When SID processes the event, it has what I call "stage A" and "stage B" where
the "A" is executing when SID is contacted from within a udev rule. Then "B"
has all the trigger/action - delayed execution. But important here is that it
uses the same state, same database underneath - it's all in one place for both
stages.

There are also other little issues like that I can bind service unit existence
only to device unit existence, but that does not always apply for storage. The
layers in a stack for various subsystems are defined by existence of the
signature on disk... But that's just another little detail that adds to the
overall storage matters we'd like to solve here.

> 
>> == How To Test ==
>> * Basic testing involves (considering we have at least multipath
>> and/or LVM module present as well):
>> ** installing new 'sid' package
>> ** installing device-mapper-multipath and/or lvm module (presumably
>> named device-mapper-multipath-sid-module and lvm2-sid-module)
>> ** creating a device stack including device-mapper-multipath and/or LVM volumes
>> ** booting with 'sid.enabled=1' kernel command line
>> ** checking device-mapper-multipath and/or LVM volumes are correctly activated
> 
> Do you plan to handle multi-device btrfs?
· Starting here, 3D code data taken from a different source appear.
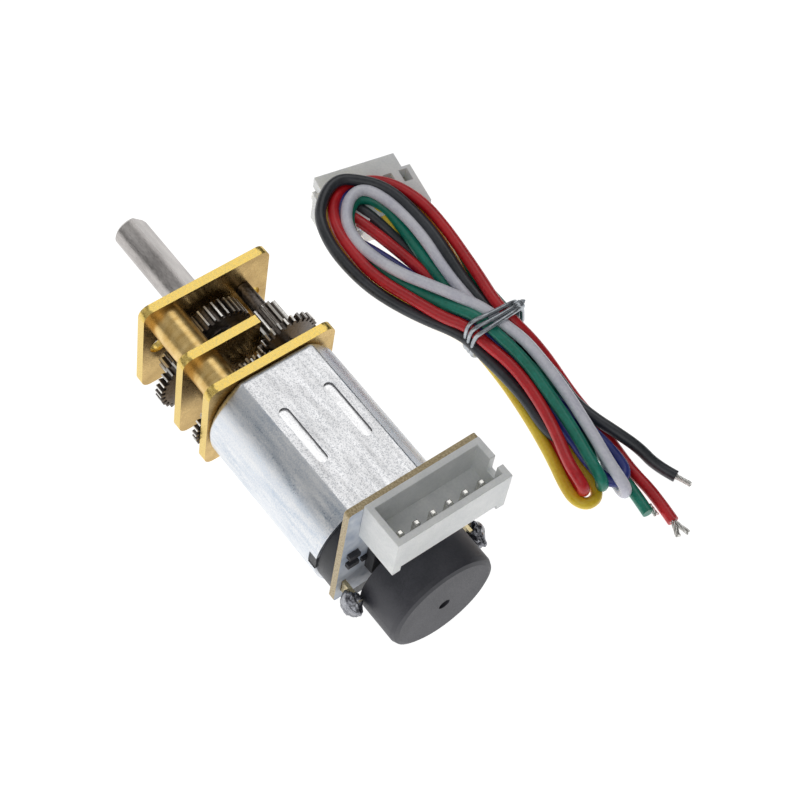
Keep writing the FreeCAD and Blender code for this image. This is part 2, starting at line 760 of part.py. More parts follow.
def build_rotor():
    """The rotor: its shaft, three-pole core, three coils and commutator."""
    shaft_front = "motor_pinion_pinion_front"
    keep(rod("rotor_radius", "rotor_end", shaft_front), "rotor_shaft")

    core = body("armature_core", base_x="core_front - core_length")
    drawing = sketch(core)
    circle(drawing, "0", "0", "core_hub")
    pad(core, drawing, "core_length")
    drawing = sketch(core)
    rectangle(drawing, "-arm_width / 2", "arm_width / 2", "core_hub - 0.3", "shoe_inner + 0.2")
    arm = pad(core, drawing, "core_length")
    drawing = sketch(core)
    outer, inner = size("core_radius"), size("shoe_inner")
    half = math.radians(47)
    centre_line = math.pi / 2
    for radius in (outer, inner):
        ring = Part.Circle(V(), V(0, 0, 1), radius)
        drawing.addGeometry(Part.ArcOfCircle(ring, centre_line - half, centre_line + half), False)
    ends = [V(math.cos(centre_line + turn), math.sin(centre_line + turn), 0)
            for turn in (half, -half)]
    for end in ends:
        drawing.addGeometry(Part.LineSegment(end * outer, end * inner), False)
    for arc, vertex, line, end in ((0, 2, 2, 1), (1, 2, 2, 2), (0, 1, 3, 1), (1, 1, 3, 2)):
        drawing.addConstraint(Sketcher.Constraint("Coincident", arc, vertex, line, end))
    for arc, radius in ((0, "core_radius"), (1, "shoe_inner")):
        drawing.addConstraint(Sketcher.Constraint("Coincident", arc, 3, -1, 1))
        index = drawing.addConstraint(Sketcher.Constraint("Radius", arc, size(radius)))
        drawing.setExpression(f"Constraints[{index}]", formula(radius))
    shoe = pad(core, drawing, "core_length")
    polar(core, [arm, shoe], 3)
    hole = rod("rotor_radius", "core_front - core_length", "core_front")
    keep(less(core, hole), "armature_core")

    rear, front = "core_front - core_length", "core_front"
    block_outer = block(f"{rear} - coil_overhang", f"{front} + coil_overhang", "-coil_side",
                        "coil_side", "coil_inner", "coil_outer")
    block_inner = block(rear, front, "-arm_width / 2", "arm_width / 2", "0", "core_radius")
    keep(group(*copies(less(block_outer, block_inner), 0, 120, 240)), "armature_coils")

    start, end = "commutator_rear", "commutator_rear + commutator_length"
    hub = less(rod("commutator_hub", start, f"{rear} - coil_overhang"),
               rod("rotor_radius", start, f"{rear} - coil_overhang"))
    keep(hub, "commutator_hub")
    shell = rod("commutator_radius", start, end)
    bind(shell, Angle="segment_angle")
    segment = less(shell, rod("commutator_hub", start, end))
    keep(group(*copies(segment, 0, 120, 240)), "commutator_segments")


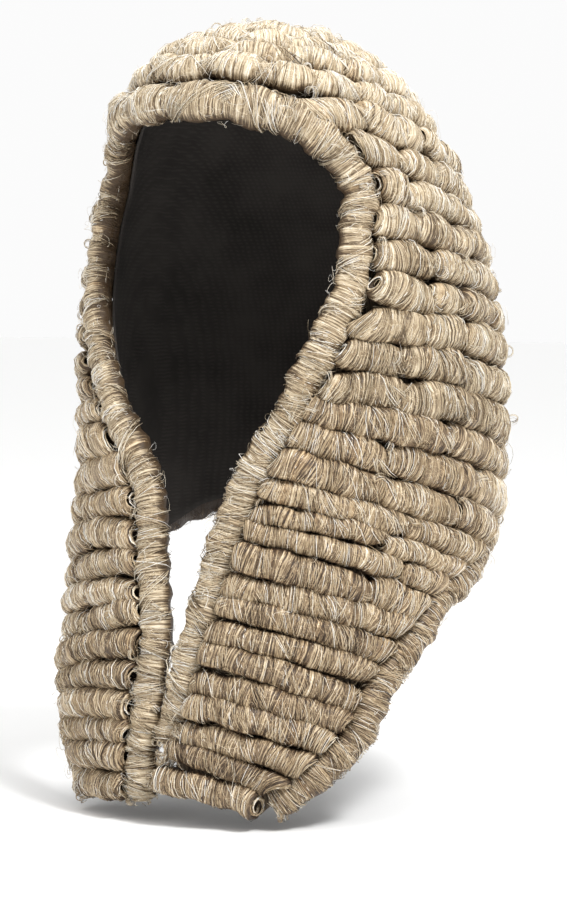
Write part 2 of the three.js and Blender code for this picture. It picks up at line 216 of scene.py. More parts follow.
def start_material(name):
    """A new node material's tree, its shader and a function that adds nodes."""
    material = bpy.data.materials.new(name)
    material.use_nodes = True
    tree = material.node_tree
    shader = tree.nodes["Principled BSDF"]

    def node(kind, inputs=None, **settings):
        made = tree.nodes.new(kind)
        for key, value in settings.items():
            setattr(made, key, value)
        for key, value in (inputs or {}).items():
            if isinstance(value, bpy.types.NodeSocket):
                tree.links.new(value, made.inputs[key])
            else:
                made.inputs[key].default_value = value
        return made

    return material, tree, shader, node


def cap_cloth_material():
    """Plain-woven cotton: two crossed wave patterns make the threads, slow noise
    the faded places, and both give the relief."""
    material, tree, shader, node = start_material("cap_cloth")
    place = node("ShaderNodeTexCoord").outputs["Object"]
    threads = [
        node(
            "ShaderNodeTexWave", {"Vector": place, "Scale": 150.0, "Distortion": 4.0, "Detail": 3.0},
            bands_direction=direction,
        ).outputs["Fac"]
        for direction in ("Z", "X")
    ]
    weave = node("ShaderNodeMath", {0: threads[0], 1: threads[1]}, operation="MULTIPLY").outputs[0]
    fade = node("ShaderNodeTexNoise", {"Vector": place, "Scale": 38.0, "Detail": 5.0}).outputs["Fac"]
    mixed = node("ShaderNodeMath", {0: weave, 1: 0.25, 2: fade}, operation="MULTIPLY_ADD").outputs[0]
    ramp = node("ShaderNodeValToRGB", {"Fac": mixed})
    ramp.color_ramp.elements[0].color = CLOTH_DARK
    ramp.color_ramp.elements[1].color = CLOTH_FADED
    ramp.color_ramp.elements[1].position = 0.75
    tree.links.new(ramp.outputs["Color"], shader.inputs["Base Color"])
    bump = node("ShaderNodeBump", {"Height": weave, "Strength": 0.25, "Distance": 0.0003})
    tree.links.new(bump.outputs["Normal"], shader.inputs["Normal"])
    shader.inputs["Roughness"].default_value = 0.93
    shader.inputs["Specular IOR Level"].default_value = 0.2
    return material


def cap_sheet():
    """The cap as a grid: down it the runs, across it from each inner edge to the
    hem, on both sides. Corners that the two sides share are made one."""
    places, faces = [], []
    for column, sign in ((LEFT, 1), (RIGHT, -1)):
        front = straight_column(FACE_EDGE, column, CAP_LEVELS)[:, None]
        hem = straight_column(HEM_EDGE, 1, CAP_LEVELS)[:, None]
        angle = sign * (front + (hem - front) * np.linspace(0, 1, CAP_ACROSS + 1))
        run = np.broadcast_to(CAP_LEVELS[:, None], angle.shape)
        index = np.arange(angle.size).reshape(angle.shape) + len(places) * angle.size
        face = np.stack([index[:-1, :-1], index[:-1, 1:], index[1:, 1:], index[1:, :-1]], -1)
        faces.append(face.reshape(-1, 4)[:, ::-sign])
        angle = np.where(angle <= -179.999, angle + 360, angle)
        places.append(np.stack([angle, run], -1).reshape(-1, 2))
    places = np.round(np.concatenate(places), 5)
    kept, renumber = np.unique(places, axis=0, return_inverse=True)
    renumber = renumber.reshape(-1)
    quads = renumber[np.concatenate(faces)]
    crown = len(kept)
    sides = np.concatenate([
        np.stack([quads[:, i], quads[:, (i + 1) % 4]], -1) for i in range(4)
    ])
    top = sides[np.all(np.abs(kept[sides, 1] - CAP_LEVELS[0]) < 1e-6, axis=1)]
    tris = np.stack([top[:, 1], top[:, 0], np.full(len(top), crown)], -1)
    points = np.concatenate([above_cap(kept[:, 0], kept[:, 1], 0.0), [[0, 0, CAP_WALL]]])
    return points, quads, tris


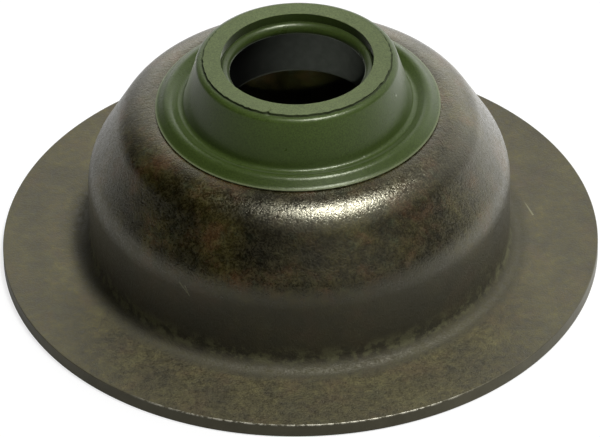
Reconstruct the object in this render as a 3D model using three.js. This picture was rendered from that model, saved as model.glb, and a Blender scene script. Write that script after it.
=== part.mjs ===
import * as THREE from "three";

// Valve stem seal: a pressed steel case, its flange the spring seat, with a rubber seal bonded to its top.
// Millimetres, +Z up along the valve stem, origin at the centre of the flange's underside.
// Every radius and height below is measured to the outside of the sheet unless its comment says otherwise.

// Steel case
const sheet = 1; // thickness of the sheet, the same all over but for the collar
const flangeRadius = 20; // the valve spring stands on the flange
const wallRadius = 14.1; // the straight wall, which the spring clears
const shoulderHeight = 7; // where the wall would meet the leaning shoulder in a sharp corner
const deckHeight = 12; // the flat deck that carries the rubber
const deckOverhang = 1.78; // from the rubber's edge out to the deck's sharp corner
const collarBore = 4.95; // inside radius of the collar that is turned up round the stem
const collarHeight = 2.38; // from the deck to the collar's end
const collarWall = 0.6; // turning the collar up stretched the sheet to this
const footBend = 0.9;
const shoulderBend = 4;
const deckBend = 3;
const collarBend = 0.35;
const punchBend = 0.5; // where the punch entered, at the foot of the collar's bore
const cutEdge = 0.12; // rounding of the edges that the press blanked

// Rubber seal
const bondFilm = 0.05; // the bonding agent between rubber and steel
const neckFootWall = 2.06; // rubber outside the collar, where the neck would meet the gutter's outer slope
const neckFootHeight = 0.21; // of that corner above the deck
const gutterBend = 0.3; // the hollow between the neck and the base ring
const ringCrestOut = 1.02; // from the neck's foot out to where the base ring's two slopes would meet
const ringCrestHeight = 0.82; // of that corner above the deck
const ringCrestRound = 0.5;
const flareOut = 0.64; // from there out to the skirt's flare
const flareHeight = 0.16; // of the flare above the deck
const flareBend = 1;
const flashOut = 0.15; // from the flare out to the rubber's edge
const flashThickness = 0.07; // the thin edge where the mould closed on the steel
const lipReach = 0.47; // how far the sealing lip stands in from the collar's bore
const lipRound = 0.43; // radius of the lip's nose, half its thickness
const lipBack = 0.54; // from the lip's nose out to the groove behind it
const grooveDepth = 0.35; // the groove lets the lip give
const grooveBend = 0.06;
const mouthDepth = 0.57; // from the trimmed top down to the lip
const mouthRelief = 0.1; // the mouth is wider than the collar's bore by this
const mouthUndercut = 0.15; // and widens again down to the groove
const trimWidth = 1.17; // the flat ring that trimming left round the mouth
const trimStep = 0.13; // height of the cut edge round that ring
const neckShoulder = 0.42; // from the cut edge out to the neck's top corner
const neckShoulderRound = 0.5;

// Fineness of the model
const facets = 60; // flat faces round each surface
const chordError = 0.02; // how far a curved stretch of a section may lie inside its arc

// Places that follow from the sizes
const collarRadius = collarBore + collarWall;
const collarTop = deckHeight + collarHeight;
const bondRadius = collarRadius + bondFilm;
const bondHeight = deckHeight + bondFilm;
const lipBottom = collarTop + bondFilm;
const lipTop = lipBottom + 2 * lipRound;
const sealTop = lipTop + mouthDepth;
const lipBore = collarBore - lipReach;
const lipBackRadius = lipBore + lipBack;
const grooveBottom = lipTop - grooveDepth;
const mouthRadius = collarBore + mouthRelief;
const trimRadius = mouthRadius + trimWidth;
const neckFootRadius = bondRadius + neckFootWall;
const ringCrestRadius = neckFootRadius + ringCrestOut;
const flareRadius = ringCrestRadius + flareOut;
const baseRadius = flareRadius + flashOut;
const deckCornerRadius = baseRadius + deckOverhang;

// A corner of a section: its radius and height, and the radius of the bend that rounds it.
function corner(radius, height, bend = 0) {
  return { at: new THREE.Vector2(radius, height), bend };
}

function direction(from, to) {
  return to.at.clone().sub(from.at).normalize();
}

function leftOf(heading) {
  return new THREE.Vector2(-heading.y, heading.x);
}

// The same open path moved to its left by a distance, so that sheet of one thickness lies between them.
function besidePath(path, distance) {
  const headings = path.slice(1).map((next, i) => direction(path[i], next));
  return path.map((here, i) => {
    const arriving = headings[i - 1] ?? headings[0];
    const leaving = headings[i] ?? headings.at(-1);
    const sideways = leftOf(arriving).add(leftOf(leaving));
    const mitre = (2 * distance) / sideways.lengthSq();
    const at = here.at.clone().addScaledVector(sideways, mitre);
    const turn = Math.sign(arriving.cross(leaving));
    return { at, bend: here.bend - turn * distance };
  });
}

// The points of one corner's bend, or the corner itself where it is sharp.
function bendPoints(here, arriving, turn, bend) {
  if (bend === 0) return [here.at];
  const start = here.at.clone().addScaledVector(arriving, -bend * Math.tan(Math.abs(turn) / 2));
  const centre = start.clone().addScaledVector(leftOf(arriving), Math.sign(turn) * bend);
  const widestStep = 2 * Math.acos(1 - Math.min(chordError / bend, 0.5));
  const steps = Math.ceil(Math.abs(turn) / widestStep);
  return Array.from({ length: steps + 1 }, (_, i) => {
    return start.clone().rotateAround(centre, (turn * i) / steps);
  });
}

// The outline of a closed section. Two bends that would overlap on the side between them shrink to fit.
function bentOutline(corners) {
  const after = corners.map((_, i) => corners[(i + 1) % corners.length]);
  const headings = corners.map((here, i) => direction(here, after[i]));
  const turns = headings.map((leaving, i) => {
    const arriving = headings.at(i - 1);
    return Math.atan2(arriving.cross(leaving), arriving.dot(leaving));
  });
  const reaches = corners.map((here, i) => here.bend * Math.tan(Math.abs(turns[i]) / 2));
  const fits = corners.map((here, i) => {
    const needed = reaches[i] + reaches[(i + 1) % corners.length];
    return Math.min(1, here.at.distanceTo(after[i].at) / needed);
  });
  return corners.flatMap((here, i) => {
    return bendPoints(here, headings.at(i - 1), turns[i], here.bend * Math.min(fits.at(i - 1), fits[i]));
  });
}

// A solid of revolution about Z. Its section's corners run anticlockwise, up the outside.
function revolved(name, corners, material) {
  const outline = bentOutline(corners);
  outline.push(outline[0]);
  const geometry = new THREE.LatheGeometry(outline, facets).rotateX(Math.PI / 2);
  const mesh = new THREE.Mesh(geometry, material);
  mesh.name = name;
  return mesh;
}

// The case is one drawn sheet: its outer skin from the rim to the collar's end, and its inner skin beside it.
function steelCase() {
  const outerSkin = [
    corner(flangeRadius, sheet, cutEdge),
    corner(wallRadius, sheet, footBend),
    corner(wallRadius, shoulderHeight, shoulderBend),
    corner(deckCornerRadius, deckHeight, deckBend),
    corner(collarRadius, deckHeight, collarBend),
  ];
  const innerSkin = besidePath(outerSkin, sheet).slice(0, -1);
  innerSkin[0].bend = cutEdge;
  outerSkin.push(corner(collarRadius, collarTop, cutEdge));
  innerSkin.push(corner(collarBore, deckHeight - sheet, punchBend), corner(collarBore, collarTop, cutEdge));
  const phosphate = new THREE.MeshStandardMaterial({ color: 0x57523f, roughness: 0.55, metalness: 0.7 });
  return revolved("steel_case", [...outerSkin, ...innerSkin.reverse()], phosphate);
}

// The seal stands on the deck and folds over the collar's end, where it forms the lip.
function rubberSeal() {
  const outside = [
    corner(baseRadius, bondHeight),
    corner(baseRadius, bondHeight + flashThickness),
    corner(flareRadius, deckHeight + flareHeight, flareBend),
    corner(ringCrestRadius, deckHeight + ringCrestHeight, ringCrestRound),
    corner(neckFootRadius, deckHeight + neckFootHeight, gutterBend),
    corner(trimRadius + neckShoulder, sealTop - trimStep, neckShoulderRound),
    corner(trimRadius, sealTop - trimStep),
    corner(trimRadius, sealTop),
  ];
  const mouth = [
    corner(mouthRadius, sealTop),
    corner(mouthRadius + mouthUndercut, grooveBottom, grooveBend),
    corner(lipBackRadius, grooveBottom, grooveBend),
    corner(lipBackRadius, lipTop, lipBack - lipRound),
    corner(lipBore, lipTop, lipRound),
    corner(lipBore, lipBottom, lipRound),
  ];
  const bondedFaces = [
    corner(bondRadius, lipBottom),
    corner(bondRadius, bondHeight, collarBend - bondFilm),
  ];
  const greenRubber = new THREE.MeshStandardMaterial({ color: 0x56663f, roughness: 0.5, metalness: 0 });
  return revolved("rubber_seal", [...outside, ...mouth, ...bondedFaces], greenRubber);
}

const valveStemSeal = new THREE.Group();
valveStemSeal.add(steelCase(), rubberSeal());

export default valveStemSeal;
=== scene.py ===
import math

import bpy
import numpy as np
from mathutils import Matrix, Vector


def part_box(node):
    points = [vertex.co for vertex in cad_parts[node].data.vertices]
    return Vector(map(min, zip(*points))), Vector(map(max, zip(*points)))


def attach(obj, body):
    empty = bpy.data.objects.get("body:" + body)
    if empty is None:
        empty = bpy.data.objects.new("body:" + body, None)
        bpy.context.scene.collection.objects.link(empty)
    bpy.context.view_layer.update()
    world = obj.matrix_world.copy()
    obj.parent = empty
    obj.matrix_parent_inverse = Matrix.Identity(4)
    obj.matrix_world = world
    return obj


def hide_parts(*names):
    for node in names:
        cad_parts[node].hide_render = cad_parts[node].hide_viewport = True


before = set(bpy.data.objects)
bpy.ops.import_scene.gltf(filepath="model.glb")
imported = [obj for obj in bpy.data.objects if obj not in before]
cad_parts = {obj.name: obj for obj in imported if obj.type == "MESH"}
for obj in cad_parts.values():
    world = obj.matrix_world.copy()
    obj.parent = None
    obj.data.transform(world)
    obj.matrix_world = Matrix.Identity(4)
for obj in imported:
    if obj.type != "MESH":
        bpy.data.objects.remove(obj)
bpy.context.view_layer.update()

MM = 0.001  # the sizes below are in millimetres, and Blender's are in metres

# Sizes of the steel case's section, as the solids have them
FLANGE_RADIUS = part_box("steel_case")[1].x / MM
SHEET = 1.0
WALL_RADIUS = 14.1
SHOULDER_HEIGHT = 7.0
DECK_HEIGHT = 12.0
DECK_OVERHANG = 1.78
COLLAR_BORE = 4.95
COLLAR_HEIGHT = 2.38
COLLAR_WALL = 0.6
FOOT_BEND = 0.9
SHOULDER_BEND = 4.0
DECK_BEND = 3.0
COLLAR_BEND = 0.35
PUNCH_BEND = 0.5
CUT_EDGE = 0.12

# Sizes of the rubber seal's section, as the solids have them
SEAL_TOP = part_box("rubber_seal")[1].z / MM
BOND_FILM = 0.05
NECK_FOOT_WALL = 2.06
NECK_FOOT_HEIGHT = 0.21
GUTTER_BEND = 0.3
RING_CREST_OUT = 1.02
RING_CREST_HEIGHT = 0.82
RING_CREST_ROUND = 0.5
FLARE_OUT = 0.64
FLARE_HEIGHT = 0.16
FLARE_BEND = 1.0
FLASH_OUT = 0.15
FLASH_THICKNESS = 0.07
LIP_REACH = 0.47
LIP_ROUND = 0.43
LIP_BACK = 0.54
GROOVE_DEPTH = 0.35
GROOVE_BEND = 0.06
MOUTH_RELIEF = 0.1
MOUTH_UNDERCUT = 0.15
TRIM_WIDTH = 1.17
TRIM_STEP = 0.13
NECK_SHOULDER = 0.42
NECK_SHOULDER_ROUND = 0.5

# Finer detail than the solids have
SHARP_EDGE = 0.02  # the rounding of a corner that looks sharp
RIM_TOP_EDGE = 0.06
RIM_BOTTOM_EDGE = 0.12
FLASH_EDGE = 0.05
MOUTH_EDGE = 0.03
CLEFT_WIDTH = 0.1  # a ragged cleft runs along the cut edge of the seal's top
CLEFT_DEPTH = 0.08
CLEFT_OUTER_EDGE = 0.03
CLEFT_TOP_EDGE = 0.015
CUT_SEED = 5
CUT_WAVES = (8, 90)  # the fewest and the most waves round the part in the cut edge
CUT_WANDER = 0.03  # how far the cut edge wanders
CUT_REACH = 0.12  # how far from the cut edge its wandering dies out
CUT_ZONE = 0.3  # how far below the top it can move the mesh
NICK_AZIMUTH = 251.0  # degrees, where the knife came out and tore a nick
NICK_SPREAD = 0.9  # degrees
NICK_DEPTH = 0.3
NICK_SINK = 0.4  # how far the nick goes down, as a share of its depth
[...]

Honestly, I haven't looked at btrfs in much detail how it does the scanning
and activation part exactly. But if it can do a single scan, add to the
detected group and then fire the "activation" (mount) when it's complete (or
not necessarily complete, but "activatable"), it could be fit into a SID
module. But btrfs is a bit special here - it's a filesystem, not a block dev
while SID is concentrated on block devs primarily. So I'd be a little aware
here, I'd need to check the details here to be sure.